No New Year’s Resolutions
I don’t make New Year’s resolutions. Instead, I prefer to think that I am setting new goals for myself in the coming year. What’s the difference? A resolution is “a firm decision to do or not do something.” A goal is “the object of a person’s ambition or effort, an aim or desired result.” I think my issue with resolution comes in the word firm. That makes the idea of keeping to resolution sound so strict, so harsh, so inflexible. To do or not do something is binary. It’s black and white. By profession, I am a music theorist. My nature as a theorist is to live in the gray areas of music. Actually, I like the gray area of most things. Its the place where I can look at something from multiple perspectives, see possibilities, make not so obvious connections. Perhaps the bottom line with my attitudes toward making and keeping a New Year’s resolution is that there is no creativity involved in the process. Again, either you keep the resolution and are “successful.” Or, you don’t keep the resolution and you have failed. There has to be something between failure and success when it comes to New Year’s resolutions!

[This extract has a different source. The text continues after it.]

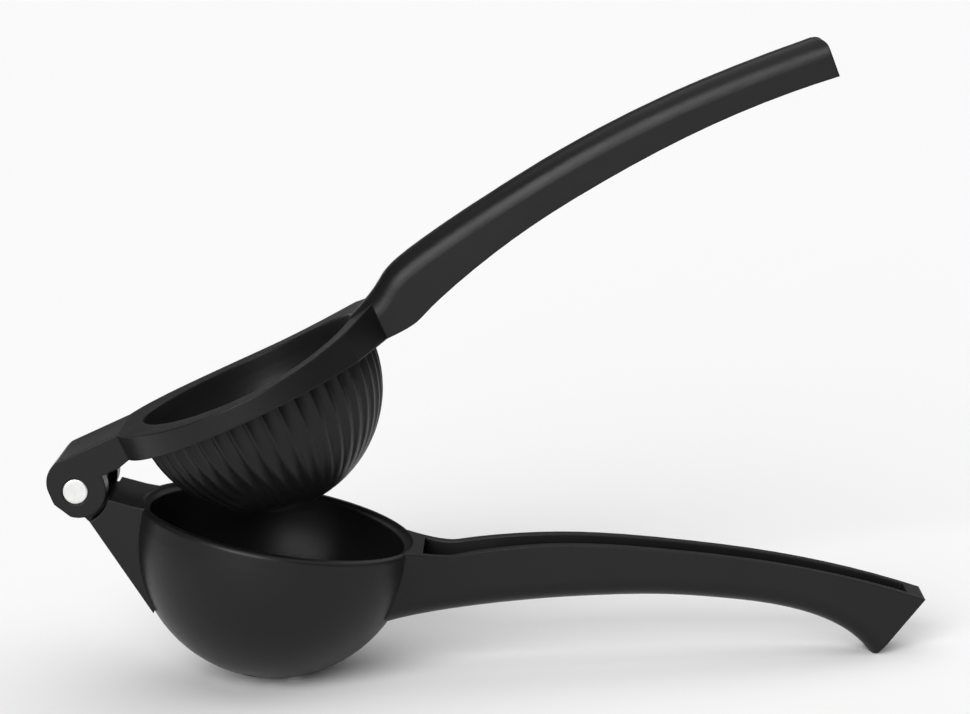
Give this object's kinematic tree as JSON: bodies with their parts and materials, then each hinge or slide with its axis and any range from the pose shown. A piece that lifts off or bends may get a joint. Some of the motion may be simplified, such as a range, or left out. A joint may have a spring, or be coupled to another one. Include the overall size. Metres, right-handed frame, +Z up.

Goals, on the other hand, don’t feel so rigid. It seems to me like in setting a goal, I am tasked with deciding what is important to me and figuring out what I can do to work toward reaching a desired result. The path to that desired goal may not be obvious at the outset. Reaching a goal requires constant and creative engagement from me through the entire process of working toward that end. If I feel like I am not making progress, I have the freedom to re-evaluate both my process and the goal itself. Flexibility. Gray area. Creativity. That is the difference to me. I need goals.
I have set a few goals for myself for 2017.
- To be more intentional with how I spend my time.
- To write regularly.
- To knit more than in 2016.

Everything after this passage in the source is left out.